⟨
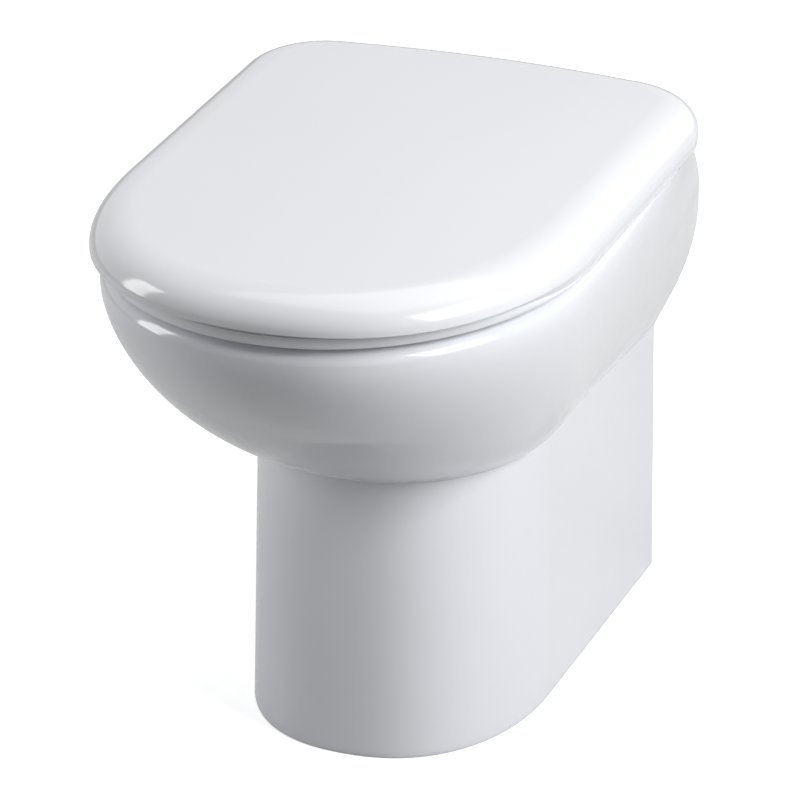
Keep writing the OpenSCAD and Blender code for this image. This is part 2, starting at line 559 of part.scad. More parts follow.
// The bushes and dampers fill the bores of the arms and lugs and turn on the pins.
module sleeve_x(x0, x1) difference() {
    rod_x(x0, x1, bush_d);
    rod_x(x0 - 1, x1 + 1, pin_d + 2 * run);
}
module at_axis() from_wall() translate([0, -axis_back, axis_z]) children();
module seat_damper() color("DimGray") at_axis() {
    sleeve_x(arm_x0 + 1.1, arm_x1);
}
module seat_bush() color("WhiteSmoke") at_axis() mirror([1, 0, 0]) sleeve_x(arm_x0 + 1.1, arm_x1);
module lid_damper() color("DimGray") at_axis() mirror([1, 0, 0]) sleeve_x(lug_x0, lug_x1 - 1.1);
module lid_bush() color("WhiteSmoke") at_axis() sleeve_x(lug_x0, lug_x1 - 1.1);

module buffer(h, d, stem, stem_h) rotate_extrude() polygon([[0, 0], [d / 2 - 1, 0], [d / 2, 1],
    [d / 2, h], [stem / 2, h], [stem / 2, h + stem_h], [0, h + stem_h]]);
module seat_buffers_front() color("WhiteSmoke") from_wall() both()
    translate([seat_buffer_front[0], seat_buffer_front[1], rim_height]) buffer(seat_gap, 17, 5, 4.4);
module seat_buffers_rear() color("WhiteSmoke") from_wall() both()
    translate([seat_buffer_rear[0], seat_buffer_rear[1], rim_height]) buffer(seat_gap, 17, 5, 4.4);
module lid_buffers() color("WhiteSmoke") from_wall() for (p = lid_buffer_at) both()
    translate([p[0], p[1], rim_height + seat_crown])
        buffer(pad_z - rim_height - seat_crown, 13, 4, pad_stem);

pan();
fixing_sleeves();
inlet_seal();
hinge_studs();
stud_gaskets();
stud_discs();
cone_washers();
stud_washers();
wing_nuts();
hinge_post_left();
hinge_post_right();
hinge_pins();
button_spring_left();
button_spring_right();
release_button_left();
release_button_right();
seat_ring();
seat_damper();
seat_bush();
seat_buffers_front();
seat_buffers_rear();
lid();
lid_damper();
lid_bush();
lid_buffers();
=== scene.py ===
"""The looks of a back to wall toilet: glazed china pan, moulded seat and lid, hinges, fixings, stage and
camera. Lengths in the functions are in millimetres: x from the middle, y from the wall, negative in
front of it, and z from the floor."""

import math

import bmesh
import bpy
import numpy as np
from bpy.props import FloatProperty, FloatVectorProperty, PointerProperty
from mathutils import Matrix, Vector


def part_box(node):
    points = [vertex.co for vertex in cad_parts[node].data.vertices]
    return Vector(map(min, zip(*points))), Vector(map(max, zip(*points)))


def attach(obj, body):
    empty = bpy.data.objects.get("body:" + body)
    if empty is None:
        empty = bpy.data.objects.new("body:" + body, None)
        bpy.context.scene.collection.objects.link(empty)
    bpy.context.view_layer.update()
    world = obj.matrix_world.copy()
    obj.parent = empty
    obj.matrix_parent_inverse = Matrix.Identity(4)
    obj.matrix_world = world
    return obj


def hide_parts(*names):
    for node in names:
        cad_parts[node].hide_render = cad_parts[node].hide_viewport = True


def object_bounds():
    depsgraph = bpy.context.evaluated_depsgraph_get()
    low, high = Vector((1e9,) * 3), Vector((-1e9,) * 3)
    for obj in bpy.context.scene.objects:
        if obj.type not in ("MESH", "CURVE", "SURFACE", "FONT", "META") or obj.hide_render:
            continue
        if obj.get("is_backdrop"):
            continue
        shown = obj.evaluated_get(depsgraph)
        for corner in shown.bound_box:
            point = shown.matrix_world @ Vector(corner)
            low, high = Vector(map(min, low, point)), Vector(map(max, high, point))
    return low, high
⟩
THE TASK: Each line from the one bearing "module buffer(h, d, stem, stem_h)" through the one bearing "for node in" is to be duplicated without change; all remaining lines are to be left out.

FINAL ANSWER:
module buffer(h, d, stem, stem_h) rotate_extrude() polygon([[0, 0], [d / 2 - 1, 0], [d / 2, 1],
    [d / 2, h], [stem / 2, h], [stem / 2, h + stem_h], [0, h + stem_h]]);
module seat_buffers_front() color("WhiteSmoke") from_wall() both()
    translate([seat_buffer_front[0], seat_buffer_front[1], rim_height]) buffer(seat_gap, 17, 5, 4.4);
module seat_buffers_rear() color("WhiteSmoke") from_wall() both()
    translate([seat_buffer_rear[0], seat_buffer_rear[1], rim_height]) buffer(seat_gap, 17, 5, 4.4);
module lid_buffers() color("WhiteSmoke") from_wall() for (p = lid_buffer_at) both()
    translate([p[0], p[1], rim_height + seat_crown])
        buffer(pad_z - rim_height - seat_crown, 13, 4, pad_stem);

pan();
fixing_sleeves();
inlet_seal();
hinge_studs();
stud_gaskets();
stud_discs();
cone_washers();
stud_washers();
wing_nuts();
hinge_post_left();
hinge_post_right();
hinge_pins();
button_spring_left();
button_spring_right();
release_button_left();
release_button_right();
seat_ring();
seat_damper();
seat_bush();
seat_buffers_front();
seat_buffers_rear();
lid();
lid_damper();
lid_bush();
lid_buffers();
=== scene.py ===
"""The looks of a back to wall toilet: glazed china pan, moulded seat and lid, hinges, fixings, stage and
camera. Lengths in the functions are in millimetres: x from the middle, y from the wall, negative in
front of it, and z from the floor."""

import math

import bmesh
import bpy
import numpy as np
from bpy.props import FloatProperty, FloatVectorProperty, PointerProperty
from mathutils import Matrix, Vector


def part_box(node):
    points = [vertex.co for vertex in cad_parts[node].data.vertices]
    return Vector(map(min, zip(*points))), Vector(map(max, zip(*points)))


def attach(obj, body):
    empty = bpy.data.objects.get("body:" + body)
    if empty is None:
        empty = bpy.data.objects.new("body:" + body, None)
        bpy.context.scene.collection.objects.link(empty)
    bpy.context.view_layer.update()
    world = obj.matrix_world.copy()
    obj.parent = empty
    obj.matrix_parent_inverse = Matrix.Identity(4)
    obj.matrix_world = world
    return obj


def hide_parts(*names):
    for node in names:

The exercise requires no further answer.